Wax at the end with a round wax applicator and rub in very tight circles. the tigheter and more overlapping the circles, the better the wax will be applied, but the longer the car will take, so find a comfortable median. Then, allow the wax to dry (not in direct sunlight) and rub it off.

-Also close but no. Rubbing in small tight circles is not going to make a difference. Unless your using a wax with has correctaive abilities then as long as you get a thin even layer across the car your fine. Also dont really let it dry, most just let it get to a haze and then remove. If you let it dry completely it will generally cake up and make for a harder time to remove it.

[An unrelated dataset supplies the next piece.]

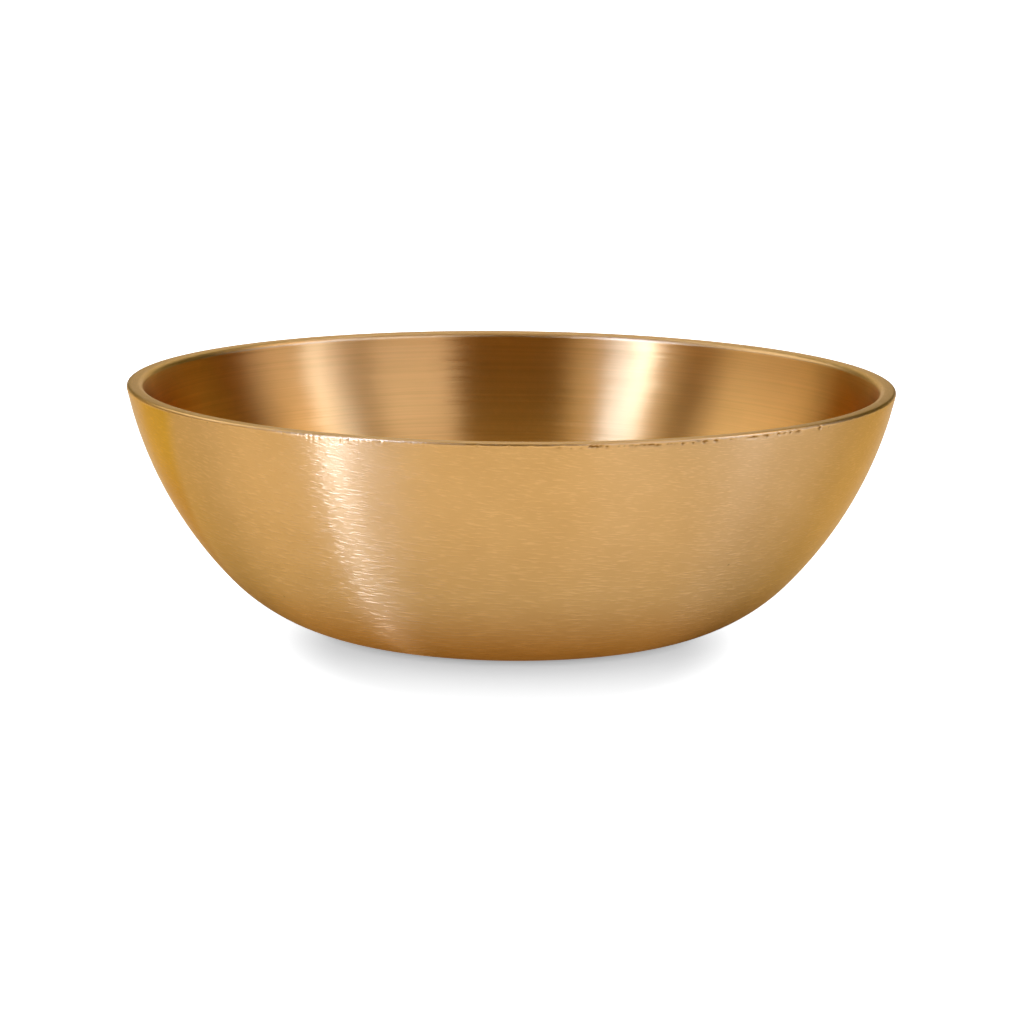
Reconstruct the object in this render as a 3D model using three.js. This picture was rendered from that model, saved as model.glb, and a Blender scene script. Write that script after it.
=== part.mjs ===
import * as THREE from 'three';

// A thick-walled bronze bowl, cast in one piece and turned true on a lathe.
// Millimetres, +Z up. The origin is the centre of the flat foot, on the surface that the bowl stands on.

// Overall sizes
const lipDiameter = 200;
const height = 64.8;
const footDiameter = 87;

// Outside of the wall: two arcs that run smoothly into each other. An angle here is the slope of the
// wall above the horizontal, in degrees.
const footSlope = 7;
const shoulderSlope = 46;
const lipSlope = 77.5;

// Metal thickness, thin at the lip and heavier at the floor, as a casting is
const lipWall = 4.2;
const floorThickness = 4.8;

// Inside of the bowl: a shallow dish, then two arcs like the outside's
const floorDiameter = 76;
const floorSlope = 4;
const innerShoulderSlope = 46;

// The lip: a narrow flat land between a small outer round and a larger inner one
const lipOuterRound = 0.75;
const lipInnerRound = 1.6;

// Facets
const turns = 96;
const arcStep = 5;
const roundStep = 20;

const radians = THREE.MathUtils.degToRad;

// The unit normal, towards the outside, of a wall that rises at this slope. On the inner surface the
// same direction points into the metal.
function normalAt(slope) {
  return new THREE.Vector2(Math.sin(radians(slope)), -Math.cos(radians(slope)));
}

// A point at a distance from another along the wall's normal.
function offset(point, slope, distance) {
  return point.clone().addScaledVector(normalAt(slope), distance);
}

// The points of an arc about a centre, from one slope to another, both ends included.
function arc(centre, radius, fromSlope, toSlope, step) {
  const count = Math.max(2, Math.ceil(Math.abs(toSlope - fromSlope) / step));
  return Array.from({ length: count + 1 }, (_, i) =>
    offset(centre, fromSlope + ((toSlope - fromSlope) * i) / count, radius));
}

// Two tangent arcs from a start point to an end point with the slopes given there, which meet where the
// wall reaches joinSlope. The end point less the start point is one chord of each arc, and each chord is
// its radius times the change of its normal, so the two radii solve a pair of linear equations.
function wallCurve(start, startSlope, joinSlope, end, endSlope) {
  const low = normalAt(joinSlope).sub(normalAt(startSlope));
  const high = normalAt(endSlope).sub(normalAt(joinSlope));
  const span = end.clone().sub(start);
  const lowRadius = span.cross(high) / low.cross(high);
  const highRadius = low.cross(span) / low.cross(high);
  const lowCentre = offset(start, startSlope, -lowRadius);
  const highCentre = offset(end, endSlope, -highRadius);
  return [
    ...arc(lowCentre, lowRadius, startSlope, joinSlope, arcStep),
    ...arc(highCentre, highRadius, joinSlope, endSlope, arcStep).slice(1),
  ];
}

// The outer round's centre sits so that the round touches the lip's full diameter and its full height.
const outerRoundCentre = new THREE.Vector2(lipDiameter / 2 - lipOuterRound, height - lipOuterRound);

// The inner round's centre lies at its own radius below the lip's plane, where the two walls are
// lipWall apart measured square to the wall.
const roundDrop = (lipInnerRound - lipOuterRound) * Math.cos(radians(lipSlope));
const landWidth = (lipWall - lipOuterRound - lipInnerRound + roundDrop) / Math.sin(radians(lipSlope));
const innerRoundCentre = new THREE.Vector2(outerRoundCentre.x - landWidth, height - lipInnerRound);

// Outside, from the foot's edge to where the outer round begins
const footEdge = new THREE.Vector2(footDiameter / 2, 0);
const outerWall = wallCurve(
  footEdge, footSlope, shoulderSlope, offset(outerRoundCentre, lipSlope, lipOuterRound), lipSlope);

// Over the lip: up the outer round to the land, split where it is widest, then down the inner round
const level = 180;
const upright = 90;
const lip = [
  ...arc(outerRoundCentre, lipOuterRound, lipSlope, upright, roundStep).slice(1),
  ...arc(outerRoundCentre, lipOuterRound, upright, level, roundStep).slice(1),
  ...arc(innerRoundCentre, lipInnerRound, level, level + lipSlope, roundStep),
];

// Inside, from the dish's edge to where the inner round ends
const dishRadius = floorDiameter / 2 / Math.sin(radians(floorSlope));
const dishCentre = new THREE.Vector2(0, floorThickness + dishRadius);
const dish = arc(dishCentre, dishRadius, 0, floorSlope, arcStep);
const innerWall = wallCurve(
  dish.at(-1), floorSlope, innerShoulderSlope, offset(innerRoundCentre, lipSlope, -lipInnerRound), lipSlope);

// One closed section, from the axis under the foot, up the outside, over the lip and back down the
// inside to the axis, revolved about it
function bowlGeometry() {
  const section = [
    new THREE.Vector2(0, 0),
    ...outerWall,
    ...lip,
    ...innerWall.slice(1, -1).reverse(),
    ...dish.reverse(),
  ];
  section.at(-1).x = 0;
  const geometry = new THREE.LatheGeometry(section, turns);
  return geometry.rotateX(Math.PI / 2);
}

const bronze = new THREE.MeshStandardMaterial({
  name: 'brushed_bronze',
  color: 0xc79a5c,
  metalness: 1,
  roughness: 0.36,
});

const bowl = new THREE.Mesh(bowlGeometry(), bronze);
bowl.name = 'bowl';

const assembly = new THREE.Group();
assembly.name = 'bronze_bowl';
assembly.add(bowl);

export default assembly;
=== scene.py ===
"""A thick bronze bowl, cast in one piece, turned on a lathe and brushed round its axis.

Metres, +Z up, the origin at the middle of the flat foot. The camera stands in front, on the -Y side.
"""
import math

import bpy
import numpy as np
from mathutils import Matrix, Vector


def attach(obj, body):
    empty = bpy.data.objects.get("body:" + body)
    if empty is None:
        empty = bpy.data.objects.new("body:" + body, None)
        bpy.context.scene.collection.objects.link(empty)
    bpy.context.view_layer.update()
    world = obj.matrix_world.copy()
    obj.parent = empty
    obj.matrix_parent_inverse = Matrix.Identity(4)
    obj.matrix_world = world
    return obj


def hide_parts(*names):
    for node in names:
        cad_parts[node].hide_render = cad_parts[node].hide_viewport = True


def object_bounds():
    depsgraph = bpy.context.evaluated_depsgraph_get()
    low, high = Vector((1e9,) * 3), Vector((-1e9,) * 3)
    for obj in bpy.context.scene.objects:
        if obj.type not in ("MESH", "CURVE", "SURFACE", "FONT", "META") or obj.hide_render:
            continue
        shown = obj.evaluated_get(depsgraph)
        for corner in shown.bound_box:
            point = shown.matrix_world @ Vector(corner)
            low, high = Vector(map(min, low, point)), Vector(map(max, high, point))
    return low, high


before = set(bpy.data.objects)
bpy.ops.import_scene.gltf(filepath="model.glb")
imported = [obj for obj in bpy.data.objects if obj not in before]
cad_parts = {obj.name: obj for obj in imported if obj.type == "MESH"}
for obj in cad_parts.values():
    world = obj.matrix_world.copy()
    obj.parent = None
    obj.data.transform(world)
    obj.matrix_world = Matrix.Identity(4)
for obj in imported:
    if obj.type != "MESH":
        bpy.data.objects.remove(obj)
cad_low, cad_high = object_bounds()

MM = 0.001
HALF_TURN = 180.0
UPWARDS = (0.0, 0.0, 1.0)

# The bowl's driving sizes. The diameter and the height are the frame's own.
LIP_RADIUS = (cad_high.x - cad_low.x) / 2
HEIGHT = cad_high.z
FOOT_RADIUS = 43.5 * MM
FOOT_SLOPE = 7.0
SHOULDER_SLOPE = 46.0
LIP_SLOPE = 77.5
LIP_WALL = 4.2 * MM
FLOOR_THICKNESS = 4.8 * MM
FLOOR_RADIUS = 38 * MM
FLOOR_SLOPE = 4.0
INNER_SHOULDER_SLOPE = 46.0
LIP_OUTER_ROUND = 0.75 * MM
LIP_INNER_ROUND = 1.6 * MM

# The mesh: points along each run of the section, columns round the walls, how many lip columns meet each of
# them, and the finer strip of wall below the lip
FOOT_POINTS = 6
WALL_ARC_POINTS = 20
DISH_POINTS = 8
OUTER_ROUND_POINTS = 8
LAND_POINTS = 4
INNER_ROUND_POINTS = 7
WALL_COLUMNS = 480
LIP_SPLIT = 5
LIP_STRIP = 1.6 * MM
STRIP_RINGS = 6
INNER_STRIP_RINGS = 3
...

Your answers in bold in the quote.


I KNEW you were going to come in here cocky and all. :no: You're not the best. :doh:

Hell I would not have said anything if it wasnt for the tips he was giving. Also who said I was the best? I just know I am better than alot of others.


NO! Do not use dish soap, especially on a newer car, it breaks down and destroys the clear coat and finish. Use car soap and just scrub a little harder.

Not that you cant, just dont use it in a heavy concentration. It with a alittle water as a wax stripping step is quite common.


Rubbing alcohol is pretty bad too, they make bug and tar remover especially for this. Don't follow this advice unless you really want to mess up your finish. :no:

Yep, even more so if its not diluted correctly.


Stay away from me then I use thinner to get off tar.

Oh wait that was the Ferrari detailer telling me to do that. :lmfao:

Actually Mineral Spirits can be used in detailing paint correction if its diluted correctly.

87 Turbo II
03-14-2010, 04:16 PM
Your answers in bold in the quote.


I appreciate the lessons, I'll be more careful. These are just things had heard and it seems that it was just poor communication on real tips that messed me up, as I was like 1/3 right about everything, haha.